Many thanks to Katrin from Atlanta for this blog post about her Yoga Teacher Training with me in January…….
“Going to a surf camp for Yoga Teacher Training in northern Nicaragua is no small feat. The flight from Atlanta to Managua, Nicaragua’s capital, is a less than 3 hours. The real journey begins when you get on your way from the airport in Managua to the remote surf camp location in the north of the country. I arrived in the small hours of the morning, I hadn’t been able to see this beautiful country by day but even when the sun is down you can feel the vibe of this central American country and its Latin/Spanish influence.
It’s a 3 hours drive from the airport to the surf camp. The road turned from asphalt to paving stones and eventually to a dirt road. I have been to this part of Nicaragua before and so knew what to expect. The last 2-3 km of the journey were long , the road was pretty bumpy after the last rain season. Finally, I arrived at the gates of Los Clavos Surf Camp. Last time, I was here for a Yoga Retreat with Julia. This time, I was here for my 200 hours Yoga Teacher Training Course in Ashtanga and Restorative Yoga.
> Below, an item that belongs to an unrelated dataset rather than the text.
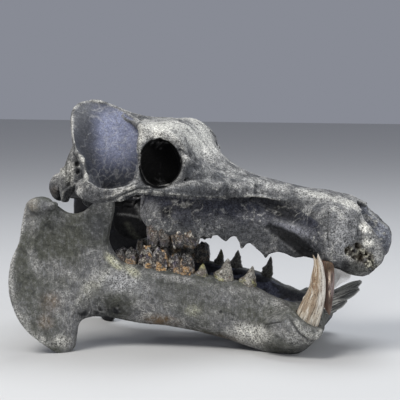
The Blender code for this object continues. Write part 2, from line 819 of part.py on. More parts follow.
INCISOR_ROOTS = ((0.165, 0.019, 0.066), (0.165, 0.046, 0.061))
INCISOR_TIPS = {
    "right": ((0.243, 0.018, 0.098), (0.227, 0.050, 0.085)),
    "left": ((0.243, 0.017, 0.104), (0.228, 0.048, 0.093)),
}
INCISOR_RADIUS = 0.0085


def incisor(number, side, grow=0.0):
    """A peg on the left half of the jaw that leans forwards out of the chin and tapers to a point."""
    root, tip = np.array(INCISOR_ROOTS[number]), np.array(INCISOR_TIPS[side][number])
    stations = []
    for t, r in ((0, 0.85), (0.3, 1.0), (0.6, 0.95), (0.85, 0.7), (1.0, 0.28)):
        sag = np.array([0, 0, -0.003 * math.sin(math.pi * t)])
        thick = INCISOR_RADIUS * r + grow
        stations.append((*(root + (tip - root) * t + sag), thick, thick * 0.9))
    return tube(stations, (0, 1, 0), 6, 10)


def tusk(grow=0.0):
    return tube(tusk_stations(grow), (1, 0, 0), 12, 12)


def keep_side(shell, side):
    """The shell as it is on the left, mirrored on the right."""
    return shell if side == "left" else mirrored(shell)


def make_jaw():
    whole = remesh(new_object("jaw", jaw_plate() + jaw_body() + lower_teeth()))
    soften(whole, 3)
    thin_out(whole, JAW_TRIANGLES)
    keep_largest(whole)
    floor = block((-0.5, -0.5, -0.1), (0.5, 0.5, 0.0))
    other_half = block((-0.5, -0.5, -0.2), (0.5, PART_GAP / 2, 0.5))
    boolean(whole, floor, "DIFFERENCE")
    boolean(whole, other_half, "DIFFERENCE")
    discard(floor, other_half)
    for side, flip in (("left", 1), ("right", -1)):
        half = bpy.data.objects.new("mandible_" + side, whole.data.copy())
        bpy.context.scene.collection.objects.link(half)
        for v in half.data.vertices:
            v.co.y *= flip
        if flip < 0:
            half.data.flip_normals()
        for shell in (tusk(POCKET_GAP), incisor(0, side, POCKET_GAP), incisor(1, side, POCKET_GAP)):
            cutter = new_object("cutter", [keep_side(shell, side)])
            boolean(half, cutter, "DIFFERENCE")
            discard(cutter)
        finish(keep_largest(half), "fossil_bone", BONE)
    discard(whole)


def make_front_teeth():
    for side in ("left", "right"):
        finish(new_object("lower_tusk_" + side, [keep_side(tusk(), side)]), "tusk_ivory", IVORY)
        for number in (0, 1):
            made = new_object(f"lower_incisor_{side}_{number + 1}", [keep_side(incisor(number, side), side)])
            finish(made, "incisor_enamel", ENAMEL)


def main():
    for o in list(bpy.data.objects):
        bpy.data.objects.remove(o)
    make_cranium()
    make_jaw()
    make_front_teeth()


main()
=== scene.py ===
"""Fossil hippopotamus skull on a pale studio floor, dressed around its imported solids.

Metres, +X towards the muzzle, +Y to the animal's left, +Z up, with the floor at Z = 0.
"""

import math

import bmesh
import bpy
import numpy as np
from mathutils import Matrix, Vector


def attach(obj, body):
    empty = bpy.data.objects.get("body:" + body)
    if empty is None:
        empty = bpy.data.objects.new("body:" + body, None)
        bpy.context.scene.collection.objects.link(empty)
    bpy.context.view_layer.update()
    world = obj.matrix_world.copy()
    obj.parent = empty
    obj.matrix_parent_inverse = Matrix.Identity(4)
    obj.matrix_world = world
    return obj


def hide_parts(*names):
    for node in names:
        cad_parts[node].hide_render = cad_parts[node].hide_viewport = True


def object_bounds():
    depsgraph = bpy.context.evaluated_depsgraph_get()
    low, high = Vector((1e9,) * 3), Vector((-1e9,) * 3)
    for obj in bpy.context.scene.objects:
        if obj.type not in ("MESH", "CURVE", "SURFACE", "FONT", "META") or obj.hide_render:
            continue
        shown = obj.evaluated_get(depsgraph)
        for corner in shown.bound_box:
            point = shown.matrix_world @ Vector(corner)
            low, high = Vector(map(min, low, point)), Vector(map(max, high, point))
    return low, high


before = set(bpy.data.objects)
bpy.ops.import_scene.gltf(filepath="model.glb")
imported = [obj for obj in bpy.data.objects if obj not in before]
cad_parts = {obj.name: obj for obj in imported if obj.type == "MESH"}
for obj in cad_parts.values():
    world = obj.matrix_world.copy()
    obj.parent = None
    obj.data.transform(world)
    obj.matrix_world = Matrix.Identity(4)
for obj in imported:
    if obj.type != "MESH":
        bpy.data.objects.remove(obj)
cad_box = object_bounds()
scene = bpy.context.scene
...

The next morning, I woke up to the sound of the waves crashing into shore and the light of the rising sun. There is something magical about starting your day when nature does. The camp is so pretty, with its 4 cabañas set back from the ocean with stunning views of the Pacific and magnificent sunsets.
And in the light of day, I explored my surroundings on the way to nearby surf beach, Nahualapa Bay. The remoteness of the camp means that it is situated far from civilisation and in a rural area. Some of the nearby houses of the local people are small, some look to be just simple structures of driftwood or whatever building material they could get their hands on, maybe a palm leave roof. Most of everyday life happens outdoors. Depending on the time of day, you will see the residents going about their day washing laundry in a large sink outside; run with water from a nearby well, herding their cattle or just hanging out in their hammocks because if it is too hot to do any hard labor. Compared to modern standards, these people are undoubtedly poor. Most of them live a very simple life, the cattle and pigs are probably their most valuable possessions. However, they seem so content and happy with what they have. Each person you pass greets you with a friendly “Hola” or “Buenos dias.” They always have a smile on their faces and are always friendly to the tourists visiting Nicaragua.
At the conclusion of Yoga Teacher Training and on my way back to the airport in Nicaragua, I reflected on the experience of the last few weeks. What does it really take to be happy? Nicaragua and Yoga Teacher Training have taught me it doesn’t take much and it certainly doesn’t take a lot of worldly possessions. Having a roof over my head, food in my belly and something that feeds my soul, i.e. yoga or some salsa music, is all it takes for me.”
Thanks for you reflection Katrin. We hope to see you again soon at Los Clavos Surf Camp!!